As the lake will not be raised above the

high-water mark, it follows, of necessity, that the integrity of the geysers will be in no wise affected, and, moreover, that there will be no interference with any feature of the Park of interest either to the tourist or the scientist. It may still further quiet any apprehension to be advised that the nearest geyser basin visited by tourists is many miles distant from the lake, reached from it by the regular line of travel only by twice crossing the Continental Divide.

The dam will not even be suggestive of an unnecessary obtrusion artificial in character. At or near the place where it is proposed to erect it is now an unsightly

rickety old pile bridge, over which tourists are admitted by the Cody entrance across the river to reach the Lake Hotel. The dam, constructed upon modern lines, with due regard to beauty in the design, could be made easily to serve as a thoroughfare over the river.

The difference between the low-water and the high-water level of the lake is approximately six feet. The lake's area is about 80,000 acres. By holding back the water so as to preserve the high-water level, six times 80,000, or 480,000, acre feet would be conserved, adequate for the irrigation of 250,000 acres of land. Bear in mind, it is not proposed that any canals or diversion works of any kind shall be constructed within the Park; nothing but the dam to equalize the flow.

Not a few people of excellent intentions

EVERY AVIATOR A

LAWBREAKER?

It now appears that

every time an aviator takes the air he flaps his wings insolently at the law.

Wayne C. Williams, in his coming article "The Law of the Air," proves that flying is legally both a trespass and a nuisance.

Legal principles

principles as old as Alfred the Great frown upon the airman. Changing the law to fit the fliers is proposed by Mr. Williams.

but limited information feel impelled to act as guardians of the National Parks, lest the unappreciative people of the West, in which they are situated, should desecrate or destroy them. They were all set apart upon the initiative of the people living adjacent to them. The Yellowstone was first reliably made known to the world by the Washburn-Langford party, and the idea of making it a National Park originated with Judge Cornelius Hedges, a member of the party, a Montana pioneer, then and for forty years prior to his death a resident of my home city of Helena, Montana. The Montana Delegate in Congress introduced in the House the bill to establish the Park. The Representatives from that State and from Wyoming have charged themselves ever since with securing from Congress the necessary legislation to make it accessible and to provide for its government. They have not had much aid from those remote sections which now dread that the people of Montana are about to commit some act of sacrilege against the Park. On their behalf, I ask that judgment be suspended until it is learned by proper exposition before the Congressional committees just what it is

that they want and just how far, if at all, the purposes for which the Park was created will be interfered with, or its scenic attractions lessened, that they may the better do their part toward feeding the world.
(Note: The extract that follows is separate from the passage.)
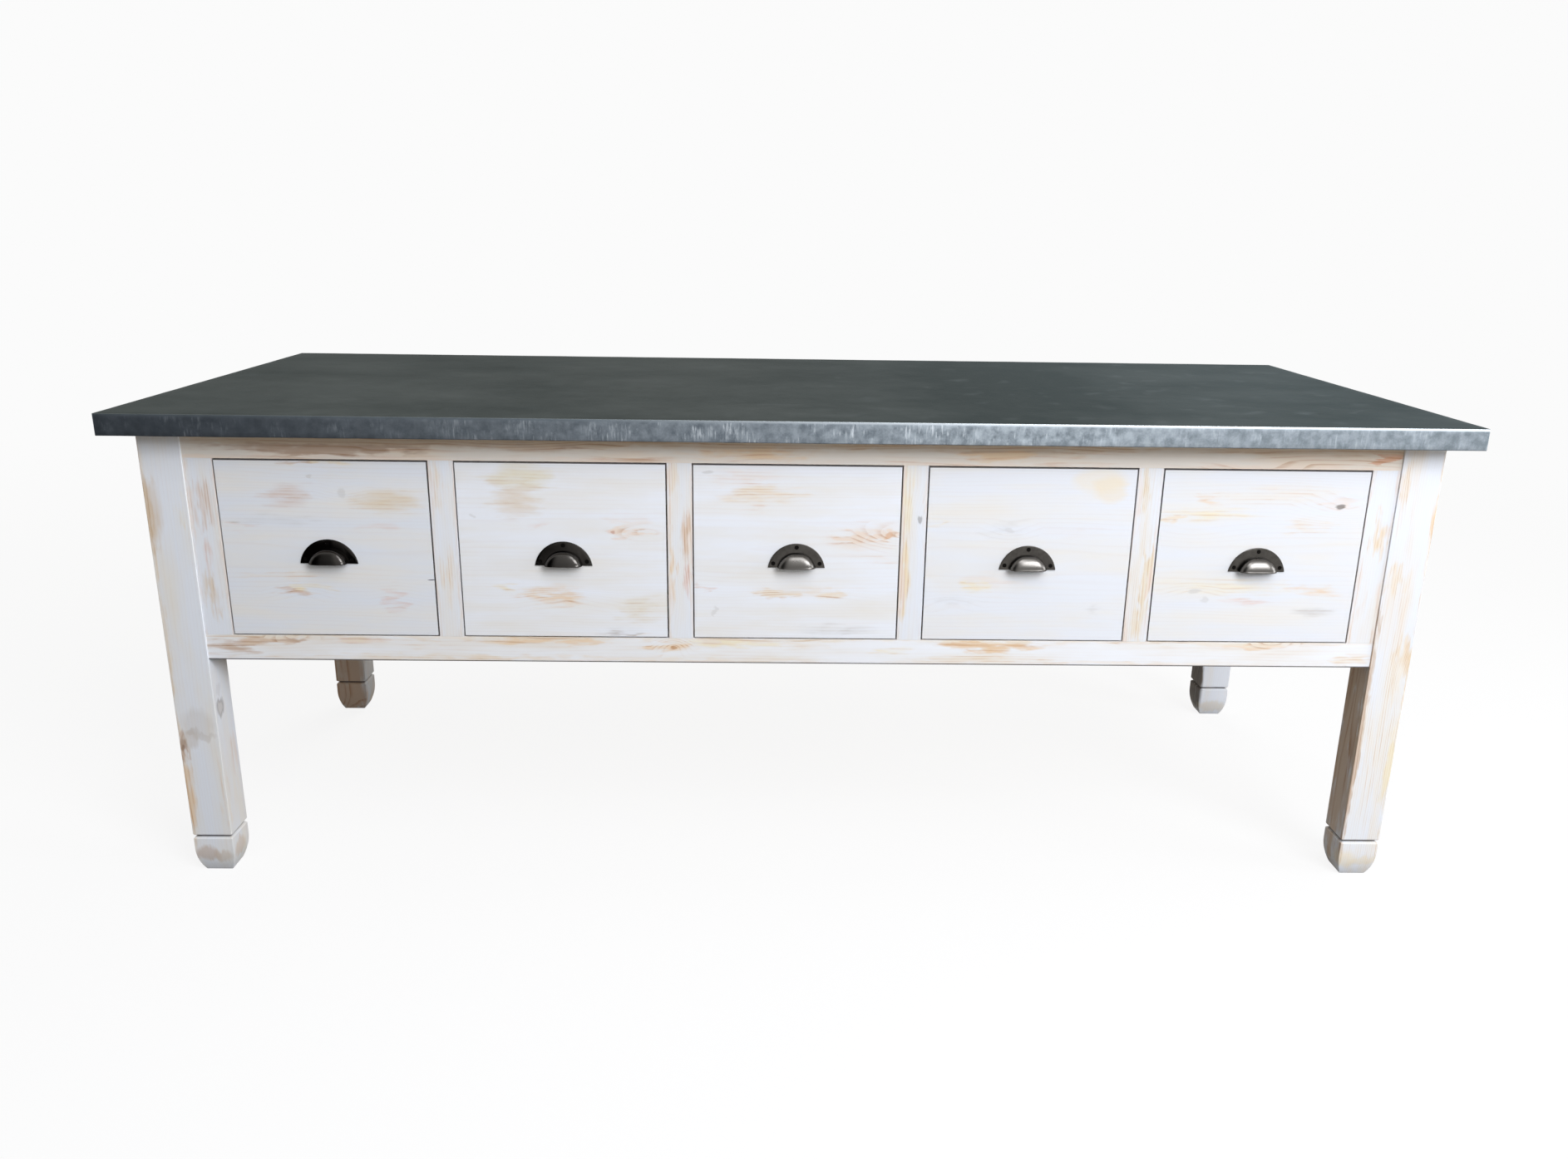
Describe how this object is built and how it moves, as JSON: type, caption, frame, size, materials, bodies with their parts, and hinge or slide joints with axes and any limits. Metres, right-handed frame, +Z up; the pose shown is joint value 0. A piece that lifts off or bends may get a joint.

Incidentally I may remark that I am on my way to Glacier Park, in which I have been accustomed to spend my vacations for more than ten years before it came under National control- -a circumstance I mention to indicate that I am not myself wholly insensible to the beauties nature has so lavishly provided in these sanctuaries.

I do not ask the publication of this letter, but you are at liberty to print all or any part of it. T. J. WALSH, R. N.

Great Falls, Montana.

[This persuasive letter by Senator Walsh, of Montana, does not mention the Montana hydro-electric trust, which, according to another correspondent of The Outlook, Mr. W. J. Hannah, of Big Timber, Montana, controls every developed power site in the State and is rapidly coming into possession of every undeveloped site. According to Mr. Hannah, the concern is now selling electric current to Montana citizens at twelve cents per kilowatt hour, and yet at the same time sells currents to "exploiting foreign corporations" at half a cent and even as low as a quarter cent per kilowatt hour. The trust, Mr. Hannah claims, is behind the project to erect a dam across the outlet of the Yellowstone Lake, though the ostensible purpose is stated to be the irrigation of all the lands on the lower reaches of the Yellowstone. A few miles below the site of the proposed dam are the Upper and Lower Falls of the Yellowstone-nearly five hundred feet of perpendicular descent-where the river empties into the famous gorge. This great cataract, affirms Mr. Hannah, together with a dam to conserve and equalize the flow of water from the Lake, offers the most desirable water-power site in the United States.

In and of itself alone, the proposal to dam the outlet of the Yellowstone Lake and thereby to conserve the waters of that great natural reservoir for the reclamation of a vast area of semi-arid land is, declares Mr. Hannah, "one of the most meritorious irrigation undertakings ever projected." Those who reside in the immediate vicinity of Yellowstone Park and visit it frequently, know, he says, that the artificial holding of the waters at highwater nark could not interfere with the Park's scenic grandeur, while it would both make possible the reclamation of hundreds of thousands of acres and would also help to avert flood damages. Mr. Hannah's contention is not, as is that of some critics, that the project is a selfish one in the interest of Montana farmers, but it is, he believes, a selfish one in the interest of a Montana hydro-electric trust, which, he predicts, will, on completion of the dam, apply for permission to use the falls.

There seems to us some force in Mr. Hannah's argument, which we may state briefly as follows: It is bad to have natural resources, which belong to the people, taken by private interests; it is worse to have these resources used for exploiting the people who really own them: it is unbearable to require the people to pay for building the plants to be used in the exploitation.-THE EDITORS.]